Digging Deeper in EHRs to Identify Suicide Risk

Research explores AI analysis of free text and genetic profiles to help capture risk.

In a NIMH-funded, five-year study, researchers at Vanderbilt University Medical Center will use artificial intelligence (AI)-based, natural language analysis of EHRs to shed light on suicidal ideation and its relationship to attempted suicide, and to explore the genetic underpinnings of suicide risk.

Principal investigators for the study are Colin Walsh, M.D., assistant professor of biomedical informatics and psychiatry and behavioral sciences, and Douglas Ruderfer, Ph.D., assistant professor of genetic medicine, psychiatry and behavioral sciences and biomedical informatics.

“Many cases of suicidal thoughts and behaviors are missed if we rely on structured data alone.”

“Many cases of suicidal thoughts and behaviors are missed if we rely on structured data alone,” Walsh said. “In one study, suicidal thoughts were only coded three percent of the time even when documented in text in primary care. Text features extracted through natural language processing of physician notes, patient messages and more should allow us to improve our predictive algorithms by capturing more nuanced risk factors.”

Beyond Structured Data

Rates of suicidal behavior continue to increase in the U.S. (up approximately 30 percent from 1999 to 2017), which only elevates the importance of developing better tools for predictive analyses.

Walsh, Ruderfer and colleagues previously used EHR data and machine learning techniques to develop a predictive model of suicide attempt risk.

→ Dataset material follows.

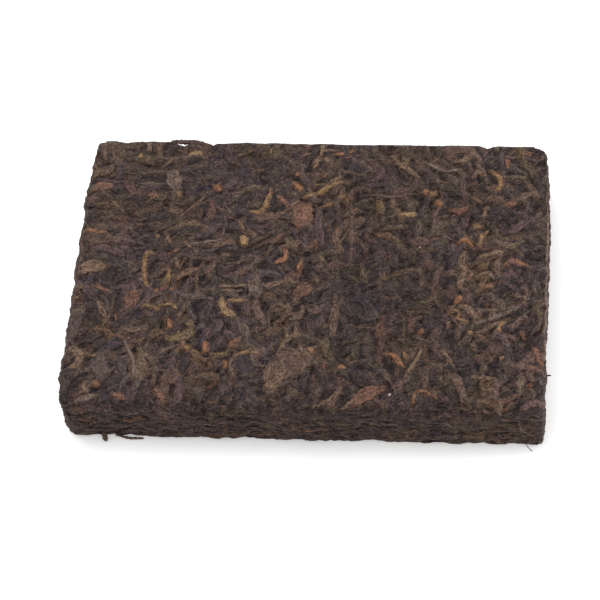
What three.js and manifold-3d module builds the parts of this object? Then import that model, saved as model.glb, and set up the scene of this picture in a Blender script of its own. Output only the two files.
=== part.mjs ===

They employed this algorithm across two biobanks – Vanderbilt’s BioVU, the world’s largest collection of human DNA stored at a single site, and UK Biobank – to assign suicide risk scores to thousands of genotyped patients.

While this previous study relied strictly on structured data such as health care billing codes to find high-risk patients, this time the researchers will work with Cosmin Bejan, Ph.D., assistant professor of biomedical informatics at Vanderbilt, to include EHR text in their analyses. Free text could help identify and predict suicidal ideation and suicide attempt, Ruderfer said.

“Expanding our capture of suicidal phenotypes will enable improved understanding of the genetic architecture of suicidal thoughts and behaviors and the contributing genetic and clinical risk factors.”

“Expanding our capture of suicidal phenotypes will enable improved understanding of the genetic architecture of suicidal thoughts and behaviors and the contributing genetic and clinical risk factors. While most individuals who consider suicide do not attempt it, we know ideation is an important risk factor that we should flag for follow-up.”

Measuring Genetic Risk

The group’s earlier research was notable in part for establishing that significant heritability for suicide attempt risk can be measured using genotype data. By combining genetic correlation, genome-wide association and polygenic risk scoring, they found a high genetic correlation between attempted suicide and suicide attempt probability, in the 70 to 100 percent range.

The study presented a new strategy for measuring genetic risk when patient outcomes are less common or more difficult to pin down: instead of relying on large numbers of patients with the outcome of interest, use clinical data and a predictive model to assign a probability to every patient for that outcome.

“If you can show that the model’s performance and calibration are good, you can convert that to a quantitative measure for that outcome. Then, you don’t need to ascertain more cases to increase statistical power, you just need to increase your sample size,” Ruderfer said.

Related Research and What It Means

If successful, the newly funded work may clarify biologic risk factors for suicide and related psychiatric disorders. The team hopes that improvements in the identification of high-risk individuals considering suicide will contribute to the ultimate goal of preventing patients from acting on those thoughts. “The text-based approaches used here may identify those who might otherwise fall through the cracks,” Walsh said.

Ruderfer and Walsh have also received NIMH funding to apply a similar approach to identify patients that do not respond to standard treatments for depression – a major risk factor for suicide attempt.